• Objective:
Return each line that holds the word "continues".

• Data:
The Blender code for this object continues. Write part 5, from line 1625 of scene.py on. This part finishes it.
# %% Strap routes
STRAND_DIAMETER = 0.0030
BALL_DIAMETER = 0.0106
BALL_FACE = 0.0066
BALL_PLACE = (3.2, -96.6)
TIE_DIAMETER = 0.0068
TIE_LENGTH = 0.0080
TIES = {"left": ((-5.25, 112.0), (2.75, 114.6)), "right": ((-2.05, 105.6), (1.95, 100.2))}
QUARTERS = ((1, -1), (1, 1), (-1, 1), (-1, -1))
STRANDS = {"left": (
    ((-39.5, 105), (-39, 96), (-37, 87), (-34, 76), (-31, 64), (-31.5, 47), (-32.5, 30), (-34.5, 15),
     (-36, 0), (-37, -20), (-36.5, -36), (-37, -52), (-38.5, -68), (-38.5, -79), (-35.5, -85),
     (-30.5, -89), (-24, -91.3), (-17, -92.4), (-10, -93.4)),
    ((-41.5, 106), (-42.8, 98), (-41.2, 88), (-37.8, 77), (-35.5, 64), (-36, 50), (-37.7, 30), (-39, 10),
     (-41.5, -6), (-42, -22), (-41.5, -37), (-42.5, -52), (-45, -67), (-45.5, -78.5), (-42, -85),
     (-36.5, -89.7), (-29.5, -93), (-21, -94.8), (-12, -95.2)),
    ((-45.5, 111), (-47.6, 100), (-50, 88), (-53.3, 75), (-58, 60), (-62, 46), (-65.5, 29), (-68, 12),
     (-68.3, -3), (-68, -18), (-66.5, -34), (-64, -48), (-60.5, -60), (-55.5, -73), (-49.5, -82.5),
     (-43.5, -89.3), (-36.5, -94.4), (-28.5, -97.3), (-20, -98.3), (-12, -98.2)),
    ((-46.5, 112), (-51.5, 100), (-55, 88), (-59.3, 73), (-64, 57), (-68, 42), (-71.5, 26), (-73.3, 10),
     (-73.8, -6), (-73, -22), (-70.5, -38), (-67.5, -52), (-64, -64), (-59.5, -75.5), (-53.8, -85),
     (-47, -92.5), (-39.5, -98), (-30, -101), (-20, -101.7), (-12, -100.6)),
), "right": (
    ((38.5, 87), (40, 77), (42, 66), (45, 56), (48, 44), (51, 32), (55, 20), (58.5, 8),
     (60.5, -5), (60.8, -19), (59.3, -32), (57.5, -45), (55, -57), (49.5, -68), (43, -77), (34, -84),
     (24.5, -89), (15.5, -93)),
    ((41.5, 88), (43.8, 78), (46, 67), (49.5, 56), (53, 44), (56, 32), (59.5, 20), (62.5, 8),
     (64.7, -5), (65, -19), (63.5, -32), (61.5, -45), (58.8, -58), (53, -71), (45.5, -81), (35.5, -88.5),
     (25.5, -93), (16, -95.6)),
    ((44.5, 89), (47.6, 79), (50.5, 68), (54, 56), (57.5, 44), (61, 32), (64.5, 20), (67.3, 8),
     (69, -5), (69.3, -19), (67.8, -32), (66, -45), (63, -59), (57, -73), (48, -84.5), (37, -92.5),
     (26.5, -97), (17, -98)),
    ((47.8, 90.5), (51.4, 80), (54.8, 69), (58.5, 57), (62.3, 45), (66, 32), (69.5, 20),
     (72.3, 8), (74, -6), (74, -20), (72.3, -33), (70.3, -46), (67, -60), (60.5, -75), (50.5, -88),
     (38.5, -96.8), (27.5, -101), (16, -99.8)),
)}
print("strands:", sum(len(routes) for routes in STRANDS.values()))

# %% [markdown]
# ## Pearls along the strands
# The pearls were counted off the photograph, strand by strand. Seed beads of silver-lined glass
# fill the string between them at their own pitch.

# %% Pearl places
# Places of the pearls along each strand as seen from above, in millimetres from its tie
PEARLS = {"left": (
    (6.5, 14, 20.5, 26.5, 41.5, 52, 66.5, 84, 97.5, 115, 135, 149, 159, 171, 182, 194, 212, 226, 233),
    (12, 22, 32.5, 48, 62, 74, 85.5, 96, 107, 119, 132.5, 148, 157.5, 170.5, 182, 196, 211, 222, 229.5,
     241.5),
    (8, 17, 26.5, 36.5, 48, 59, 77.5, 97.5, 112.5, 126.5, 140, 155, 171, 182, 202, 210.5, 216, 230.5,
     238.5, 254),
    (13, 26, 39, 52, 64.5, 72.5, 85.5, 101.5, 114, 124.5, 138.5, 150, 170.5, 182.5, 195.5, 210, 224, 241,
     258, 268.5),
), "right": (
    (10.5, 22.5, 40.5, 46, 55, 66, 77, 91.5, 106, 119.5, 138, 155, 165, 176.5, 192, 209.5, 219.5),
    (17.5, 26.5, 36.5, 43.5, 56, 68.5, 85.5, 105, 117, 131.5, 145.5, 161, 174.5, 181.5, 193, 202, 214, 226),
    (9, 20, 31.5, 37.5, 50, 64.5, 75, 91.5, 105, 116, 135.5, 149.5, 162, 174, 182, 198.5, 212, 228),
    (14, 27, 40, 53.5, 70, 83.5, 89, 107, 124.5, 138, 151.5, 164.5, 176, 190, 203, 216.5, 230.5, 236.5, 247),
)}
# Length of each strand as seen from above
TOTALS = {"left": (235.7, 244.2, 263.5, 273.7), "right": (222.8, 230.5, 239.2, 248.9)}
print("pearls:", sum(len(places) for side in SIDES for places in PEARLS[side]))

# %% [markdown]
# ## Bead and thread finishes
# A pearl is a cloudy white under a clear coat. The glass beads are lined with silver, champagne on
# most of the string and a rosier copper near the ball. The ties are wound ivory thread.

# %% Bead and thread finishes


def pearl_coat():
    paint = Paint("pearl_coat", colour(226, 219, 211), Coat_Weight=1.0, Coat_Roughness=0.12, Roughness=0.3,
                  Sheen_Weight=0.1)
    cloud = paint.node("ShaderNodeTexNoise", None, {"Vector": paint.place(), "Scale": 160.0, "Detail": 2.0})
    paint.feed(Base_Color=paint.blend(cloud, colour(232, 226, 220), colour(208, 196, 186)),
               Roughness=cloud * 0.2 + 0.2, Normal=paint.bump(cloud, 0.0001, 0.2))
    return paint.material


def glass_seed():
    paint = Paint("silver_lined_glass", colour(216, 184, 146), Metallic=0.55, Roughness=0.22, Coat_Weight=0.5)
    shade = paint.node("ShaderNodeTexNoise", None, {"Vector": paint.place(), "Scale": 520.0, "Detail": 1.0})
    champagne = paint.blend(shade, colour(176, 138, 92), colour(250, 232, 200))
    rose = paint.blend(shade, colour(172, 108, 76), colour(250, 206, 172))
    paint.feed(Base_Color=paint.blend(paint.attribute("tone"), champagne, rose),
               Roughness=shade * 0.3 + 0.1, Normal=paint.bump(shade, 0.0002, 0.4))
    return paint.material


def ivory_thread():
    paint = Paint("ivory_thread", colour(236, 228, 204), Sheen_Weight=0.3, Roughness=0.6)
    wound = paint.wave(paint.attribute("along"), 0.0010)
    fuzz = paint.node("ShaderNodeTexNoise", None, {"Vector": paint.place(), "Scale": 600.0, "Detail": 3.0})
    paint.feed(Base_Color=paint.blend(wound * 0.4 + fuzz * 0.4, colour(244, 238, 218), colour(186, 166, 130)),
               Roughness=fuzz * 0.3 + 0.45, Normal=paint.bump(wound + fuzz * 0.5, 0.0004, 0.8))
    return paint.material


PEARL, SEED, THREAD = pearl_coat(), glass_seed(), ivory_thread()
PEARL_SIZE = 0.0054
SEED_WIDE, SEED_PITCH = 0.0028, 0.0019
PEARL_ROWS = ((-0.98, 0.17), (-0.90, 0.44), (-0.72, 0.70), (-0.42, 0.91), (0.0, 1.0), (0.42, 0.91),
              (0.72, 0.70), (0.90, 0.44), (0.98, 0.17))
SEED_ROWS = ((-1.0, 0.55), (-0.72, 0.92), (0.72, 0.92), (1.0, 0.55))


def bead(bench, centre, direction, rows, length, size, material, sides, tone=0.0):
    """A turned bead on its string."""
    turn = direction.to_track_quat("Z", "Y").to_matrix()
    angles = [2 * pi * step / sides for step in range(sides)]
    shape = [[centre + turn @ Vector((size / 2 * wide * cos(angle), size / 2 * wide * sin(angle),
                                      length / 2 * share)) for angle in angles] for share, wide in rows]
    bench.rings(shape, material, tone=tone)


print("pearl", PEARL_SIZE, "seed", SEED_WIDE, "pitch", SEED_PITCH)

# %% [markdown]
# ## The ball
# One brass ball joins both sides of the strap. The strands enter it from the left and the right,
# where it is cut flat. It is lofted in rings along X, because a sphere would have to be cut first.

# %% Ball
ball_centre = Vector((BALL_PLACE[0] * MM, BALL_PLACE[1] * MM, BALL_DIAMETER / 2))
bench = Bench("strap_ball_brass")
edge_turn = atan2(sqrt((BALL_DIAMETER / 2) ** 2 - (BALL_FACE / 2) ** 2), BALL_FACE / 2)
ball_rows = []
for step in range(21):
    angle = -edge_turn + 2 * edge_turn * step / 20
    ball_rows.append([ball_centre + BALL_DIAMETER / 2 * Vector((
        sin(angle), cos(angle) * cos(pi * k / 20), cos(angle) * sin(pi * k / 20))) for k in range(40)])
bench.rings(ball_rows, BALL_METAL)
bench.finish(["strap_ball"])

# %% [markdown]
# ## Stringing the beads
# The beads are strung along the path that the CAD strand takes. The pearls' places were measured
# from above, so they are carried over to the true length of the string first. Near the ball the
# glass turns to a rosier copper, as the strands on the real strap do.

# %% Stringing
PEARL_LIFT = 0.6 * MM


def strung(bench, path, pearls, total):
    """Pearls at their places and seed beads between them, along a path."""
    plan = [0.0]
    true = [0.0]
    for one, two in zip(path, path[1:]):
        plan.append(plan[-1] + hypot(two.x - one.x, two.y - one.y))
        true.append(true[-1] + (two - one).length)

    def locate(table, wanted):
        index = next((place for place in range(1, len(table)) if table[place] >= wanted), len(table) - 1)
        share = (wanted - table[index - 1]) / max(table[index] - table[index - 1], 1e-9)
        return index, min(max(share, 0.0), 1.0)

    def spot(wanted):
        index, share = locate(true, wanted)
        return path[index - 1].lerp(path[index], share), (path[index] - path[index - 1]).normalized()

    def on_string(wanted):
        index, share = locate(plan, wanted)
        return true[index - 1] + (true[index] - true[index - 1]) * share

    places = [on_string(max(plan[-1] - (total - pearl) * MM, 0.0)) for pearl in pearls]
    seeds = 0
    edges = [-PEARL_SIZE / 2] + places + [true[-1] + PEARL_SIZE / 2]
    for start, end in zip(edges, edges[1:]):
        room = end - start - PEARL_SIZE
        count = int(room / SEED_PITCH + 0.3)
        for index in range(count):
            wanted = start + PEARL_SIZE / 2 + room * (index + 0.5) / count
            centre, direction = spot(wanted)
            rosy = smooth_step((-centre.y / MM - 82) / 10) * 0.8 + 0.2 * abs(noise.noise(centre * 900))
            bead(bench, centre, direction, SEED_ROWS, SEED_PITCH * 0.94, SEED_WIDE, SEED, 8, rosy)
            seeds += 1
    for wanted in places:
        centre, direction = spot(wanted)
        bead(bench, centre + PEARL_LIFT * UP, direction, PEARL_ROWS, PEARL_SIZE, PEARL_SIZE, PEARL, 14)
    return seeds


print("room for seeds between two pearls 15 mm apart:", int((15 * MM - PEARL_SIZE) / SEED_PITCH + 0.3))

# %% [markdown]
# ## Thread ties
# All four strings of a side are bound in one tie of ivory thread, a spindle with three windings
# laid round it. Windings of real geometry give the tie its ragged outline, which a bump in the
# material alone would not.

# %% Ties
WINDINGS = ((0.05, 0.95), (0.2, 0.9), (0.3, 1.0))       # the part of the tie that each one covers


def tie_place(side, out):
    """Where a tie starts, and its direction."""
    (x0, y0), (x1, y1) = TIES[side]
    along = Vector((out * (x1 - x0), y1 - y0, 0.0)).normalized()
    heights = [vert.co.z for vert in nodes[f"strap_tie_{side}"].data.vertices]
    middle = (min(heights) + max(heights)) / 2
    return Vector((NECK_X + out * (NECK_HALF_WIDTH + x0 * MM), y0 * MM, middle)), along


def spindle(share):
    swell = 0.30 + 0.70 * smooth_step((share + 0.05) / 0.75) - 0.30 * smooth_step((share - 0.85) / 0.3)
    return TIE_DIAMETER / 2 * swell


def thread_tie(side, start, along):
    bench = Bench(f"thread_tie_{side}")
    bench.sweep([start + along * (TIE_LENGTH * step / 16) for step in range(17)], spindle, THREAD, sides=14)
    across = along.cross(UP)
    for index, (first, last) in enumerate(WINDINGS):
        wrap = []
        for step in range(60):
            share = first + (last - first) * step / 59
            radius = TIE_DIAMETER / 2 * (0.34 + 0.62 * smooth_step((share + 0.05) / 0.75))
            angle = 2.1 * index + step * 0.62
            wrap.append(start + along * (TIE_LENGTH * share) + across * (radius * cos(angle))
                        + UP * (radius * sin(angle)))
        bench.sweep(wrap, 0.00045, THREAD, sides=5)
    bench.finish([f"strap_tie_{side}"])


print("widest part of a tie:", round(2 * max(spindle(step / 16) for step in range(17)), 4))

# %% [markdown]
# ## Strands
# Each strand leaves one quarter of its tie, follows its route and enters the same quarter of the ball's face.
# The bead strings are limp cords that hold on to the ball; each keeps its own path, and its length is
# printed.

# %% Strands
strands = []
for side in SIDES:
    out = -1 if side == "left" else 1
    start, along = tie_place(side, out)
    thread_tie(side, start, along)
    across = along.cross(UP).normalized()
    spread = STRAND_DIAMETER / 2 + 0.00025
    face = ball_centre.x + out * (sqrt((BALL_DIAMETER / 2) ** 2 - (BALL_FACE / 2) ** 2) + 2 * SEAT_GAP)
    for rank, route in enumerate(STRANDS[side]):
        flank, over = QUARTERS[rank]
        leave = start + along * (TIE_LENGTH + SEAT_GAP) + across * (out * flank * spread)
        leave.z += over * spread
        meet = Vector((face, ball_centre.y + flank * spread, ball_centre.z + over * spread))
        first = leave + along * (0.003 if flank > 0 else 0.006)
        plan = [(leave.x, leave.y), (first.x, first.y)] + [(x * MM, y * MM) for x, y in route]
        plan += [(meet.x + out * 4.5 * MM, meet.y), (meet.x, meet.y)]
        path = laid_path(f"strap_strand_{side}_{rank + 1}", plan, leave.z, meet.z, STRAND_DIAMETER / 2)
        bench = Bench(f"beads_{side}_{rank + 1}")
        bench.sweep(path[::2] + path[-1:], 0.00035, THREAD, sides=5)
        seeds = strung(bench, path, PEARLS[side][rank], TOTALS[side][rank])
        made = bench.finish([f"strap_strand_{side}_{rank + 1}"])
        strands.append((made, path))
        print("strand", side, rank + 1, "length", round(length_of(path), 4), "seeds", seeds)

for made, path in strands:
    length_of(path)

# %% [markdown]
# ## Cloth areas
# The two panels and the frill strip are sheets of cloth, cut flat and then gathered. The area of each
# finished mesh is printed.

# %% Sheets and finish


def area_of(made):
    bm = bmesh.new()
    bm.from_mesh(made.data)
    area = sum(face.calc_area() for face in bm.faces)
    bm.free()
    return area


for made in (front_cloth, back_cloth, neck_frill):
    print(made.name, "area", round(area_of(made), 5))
==
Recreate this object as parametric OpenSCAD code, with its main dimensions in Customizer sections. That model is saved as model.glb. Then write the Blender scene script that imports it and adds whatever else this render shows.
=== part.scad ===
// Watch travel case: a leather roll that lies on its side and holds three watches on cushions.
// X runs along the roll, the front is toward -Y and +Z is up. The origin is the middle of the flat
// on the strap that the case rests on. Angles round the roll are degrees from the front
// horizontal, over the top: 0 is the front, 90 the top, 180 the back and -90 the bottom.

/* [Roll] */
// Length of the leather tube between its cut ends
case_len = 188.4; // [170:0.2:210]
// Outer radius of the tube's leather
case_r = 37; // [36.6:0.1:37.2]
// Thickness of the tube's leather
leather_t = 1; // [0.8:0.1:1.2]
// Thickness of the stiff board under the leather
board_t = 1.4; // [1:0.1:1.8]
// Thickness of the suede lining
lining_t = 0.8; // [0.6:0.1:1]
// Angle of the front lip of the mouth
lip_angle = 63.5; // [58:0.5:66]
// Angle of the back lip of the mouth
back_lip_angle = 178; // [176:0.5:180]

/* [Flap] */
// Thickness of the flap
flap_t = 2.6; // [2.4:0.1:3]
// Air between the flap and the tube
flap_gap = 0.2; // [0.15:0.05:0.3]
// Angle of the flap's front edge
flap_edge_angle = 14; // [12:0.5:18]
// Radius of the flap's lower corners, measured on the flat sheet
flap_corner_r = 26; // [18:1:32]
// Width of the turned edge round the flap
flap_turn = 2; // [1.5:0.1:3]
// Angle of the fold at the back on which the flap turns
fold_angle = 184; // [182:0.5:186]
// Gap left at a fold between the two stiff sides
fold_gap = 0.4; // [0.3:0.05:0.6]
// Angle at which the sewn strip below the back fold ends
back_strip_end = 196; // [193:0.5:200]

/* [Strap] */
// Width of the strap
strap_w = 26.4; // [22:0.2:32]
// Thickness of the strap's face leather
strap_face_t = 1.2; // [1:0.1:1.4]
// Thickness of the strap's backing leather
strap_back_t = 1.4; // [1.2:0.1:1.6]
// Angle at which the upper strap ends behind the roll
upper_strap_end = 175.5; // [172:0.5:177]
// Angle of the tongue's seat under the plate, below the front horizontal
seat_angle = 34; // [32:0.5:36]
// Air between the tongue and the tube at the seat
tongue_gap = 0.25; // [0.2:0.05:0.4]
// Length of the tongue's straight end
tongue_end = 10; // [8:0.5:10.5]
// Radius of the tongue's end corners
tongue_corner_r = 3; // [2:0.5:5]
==
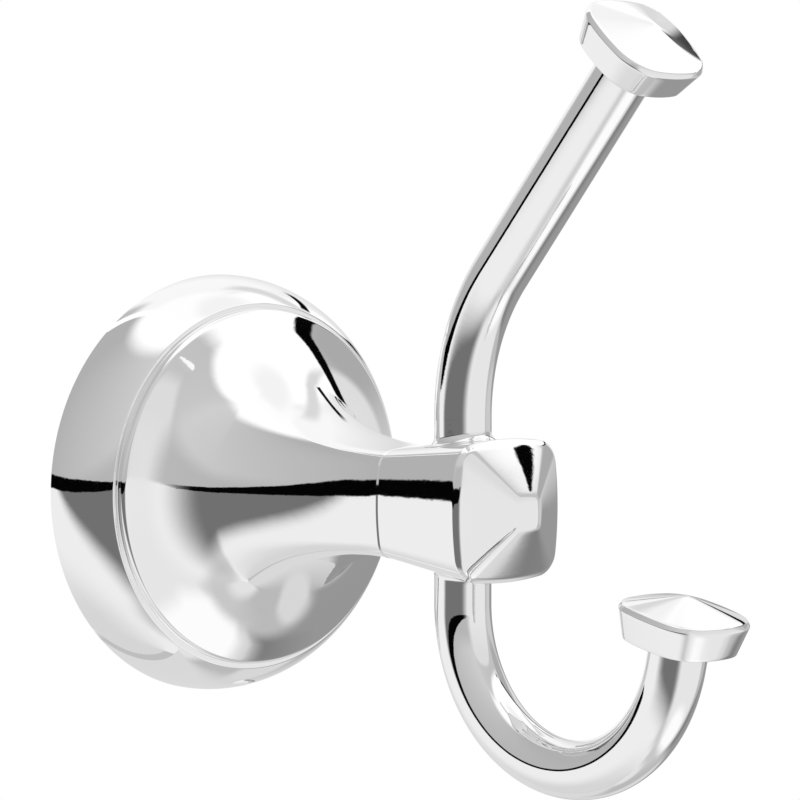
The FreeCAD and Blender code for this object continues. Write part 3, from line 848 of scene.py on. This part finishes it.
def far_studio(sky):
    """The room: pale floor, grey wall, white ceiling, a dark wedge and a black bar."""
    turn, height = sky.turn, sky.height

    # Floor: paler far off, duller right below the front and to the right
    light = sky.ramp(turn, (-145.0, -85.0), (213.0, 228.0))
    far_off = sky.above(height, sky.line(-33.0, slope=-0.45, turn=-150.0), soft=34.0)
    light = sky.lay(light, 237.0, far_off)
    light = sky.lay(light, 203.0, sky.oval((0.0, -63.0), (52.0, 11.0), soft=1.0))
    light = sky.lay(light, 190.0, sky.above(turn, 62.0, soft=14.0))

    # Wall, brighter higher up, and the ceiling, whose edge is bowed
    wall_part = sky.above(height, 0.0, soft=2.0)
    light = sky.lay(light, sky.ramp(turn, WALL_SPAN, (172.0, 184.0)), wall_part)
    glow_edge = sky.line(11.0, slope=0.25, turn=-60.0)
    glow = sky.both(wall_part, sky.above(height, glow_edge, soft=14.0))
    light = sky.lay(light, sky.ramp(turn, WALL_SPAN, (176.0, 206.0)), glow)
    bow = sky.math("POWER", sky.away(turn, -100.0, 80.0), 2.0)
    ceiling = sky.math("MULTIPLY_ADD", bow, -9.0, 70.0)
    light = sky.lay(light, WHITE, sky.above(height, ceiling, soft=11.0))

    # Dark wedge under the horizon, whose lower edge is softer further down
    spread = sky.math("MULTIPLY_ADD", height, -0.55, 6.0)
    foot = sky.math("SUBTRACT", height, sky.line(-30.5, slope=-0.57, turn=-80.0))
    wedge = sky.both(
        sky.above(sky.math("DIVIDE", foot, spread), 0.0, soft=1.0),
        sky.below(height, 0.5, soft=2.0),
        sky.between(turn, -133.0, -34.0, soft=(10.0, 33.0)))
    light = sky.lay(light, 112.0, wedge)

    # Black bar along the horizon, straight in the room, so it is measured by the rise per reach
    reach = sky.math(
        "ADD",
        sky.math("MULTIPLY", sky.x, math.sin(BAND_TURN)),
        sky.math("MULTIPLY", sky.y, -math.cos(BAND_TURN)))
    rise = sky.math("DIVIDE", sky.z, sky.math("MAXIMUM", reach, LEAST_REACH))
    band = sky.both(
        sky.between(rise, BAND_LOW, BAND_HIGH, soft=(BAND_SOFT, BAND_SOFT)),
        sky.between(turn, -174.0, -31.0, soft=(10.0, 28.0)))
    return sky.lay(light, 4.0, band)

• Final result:
The Blender code for this object continues. Write part 5, from line 1625 of scene.py on. This part finishes it.
The FreeCAD and Blender code for this object continues. Write part 3, from line 848 of scene.py on. This part finishes it.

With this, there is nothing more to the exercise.